En esta semana siempre reina, como astro, la mirada de mi padre y esa sonrisa.
Me gusta pensar que esa sonrisa era para mí sola, pero sé que no, sé que era también para quien estaba del otro lado, tomando la fotografía. El amor que sentía por mi madre era inmenso.
Y dando cuenta de eso, este veinticuatro,
ella es mi sol.
Mi madre tenía 22 años cuando quedó “viuda”. No existe palabra para esa viudez nunca cuajada. En su magma emocional, recién pudo resolver esa viudez en 2011, cuando estuvo a solas con los huesitos de su compañero y primer marido. Y tenía 24 cuando nos secuestraron y la desaparecieron por un no-tiempo. Este año, a los 63, mi madre dio testimonio en Comodoro Py por esos hechos.

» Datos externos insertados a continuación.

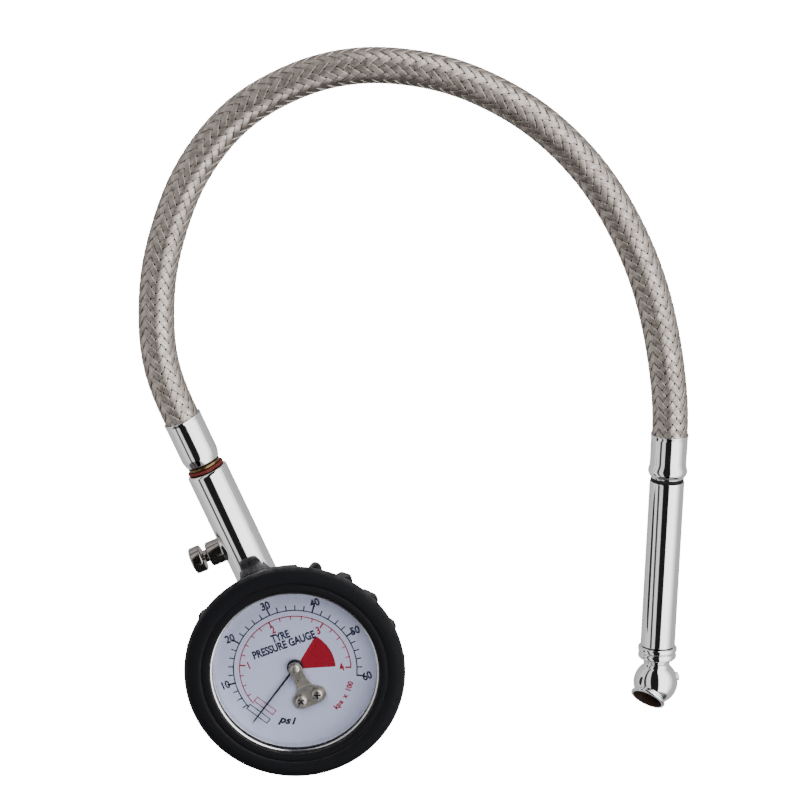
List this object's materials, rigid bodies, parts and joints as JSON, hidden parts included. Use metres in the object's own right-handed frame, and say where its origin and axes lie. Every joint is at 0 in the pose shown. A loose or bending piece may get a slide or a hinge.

Su voz tiene una resonancia que se siente muy cálida en los oídos. No lastima con tintes agudos inesperados, aunque a veces arremete cargando de fuerza alguna sílaba o alguna palabra que quiere destacar.
Es una voz que alerta, pero no altera. Era tan claro el relato que cuando calló, le hicieron muchas preguntas. Su testimonio, además del último del día, fue muy largo. Preguntó, incluso, el defensor de sus torturadores. Pienso que cuando un relato aporta datos precisos pero, sobre todo, cuando un relato aporta silencios que significan, la pregunta que ahonda, escarba, busca, se presenta. Incluso aquella que provoca indignación. Ella respondió hasta que el juez dio por terminado el testimonio.
Nunca la había escuchado relatar los hechos vividos en ese sin-tiempo de su desaparición de modo cronológico e ininterrumpido. Cuando trabajé esos diálogos madre/hija en “El mar y la serpiente”, sus aportes estaban mechados por mil comentarios al margen que alivianaban los datos. Cuando dio su testimonio en el Juicio de Lesa Humanidad de Bahía Blanca, testimonié después de ella así que no pude escucharla. Ojalá la justicia tuviera la lucidez del relato de mi madre.
Fue la primera vez que escuché sobre lo que le sucedía durante y después de cada sesión de tortura. Cómo la llenaba el dolor, cómo se sentía caer en la locura. Dijo “era el infierno del Dante”. No fue escabrosa, fue recatada, incluso, pero cada vez que usó la palabra “interrogatorio” sonó con toda su capacidad de lastimar.
Cuando finalizó y cruzó la puerta de vidrio que nos separaba la abracé estrechamente, intentando que sintiera mi orgullo, mi admiración, mi compasión, mi comprensión, mi amor.
Al salir de Comodoro Py la llovizna fue un alivio para las dos. Hablamos de la lluvia, de que no teníamos paraguas, y, de pronto, cruzando una avenida, me percaté de que no había hablado de su boca. Se lo mencioné, “no dijiste nada de tus dientes”. Y ella me miró con asombro y dijo que era cierto, que se había olvidado, “qué significativo ¿no?”. Le hicieron pedazos la dentadura. Y el dolor en la boca y en los recuerdos se multiplicó infinitas veces pues tuvo que hacerse muchos, muchísimos, tratamientos odontológicos. Al olvidar, protegió a todos de su dolor, uno que la mayoría de nosotros conocemos apenas superficialmente y que hubiera provocado en varios el gesto de taparse la boca con la mano.
Cuando suárez mason la soltó, lo que se veía era una mujer sin dientes de veinticuatro años. Pero la verdad es que, por más que la rompieron, jamás, jamás, jamás lograron que fuera una mujer sin mordida. También por esa incisiva manera de estar en la vida, la amaba mi padre. También por esa manera apasionada de morder el día a día, con ideas y gestos siempre sorprendentes, con un modo leonino de querernos, la amamos mi hermana y yo.
(Mi mamá es la artista plástica sonora visual Andrea Fasani y va a pasar el 24, el 25 y el 26 de marzo en el Museo de la Memoria de Rosario, acompañando su trabajo Treinta y haciendo una performance con sus compañeras Marcela Rapallo, Fabiana Galante y Claudia Toro, entre otras actividades. Si andan cerca, no se las pierdan).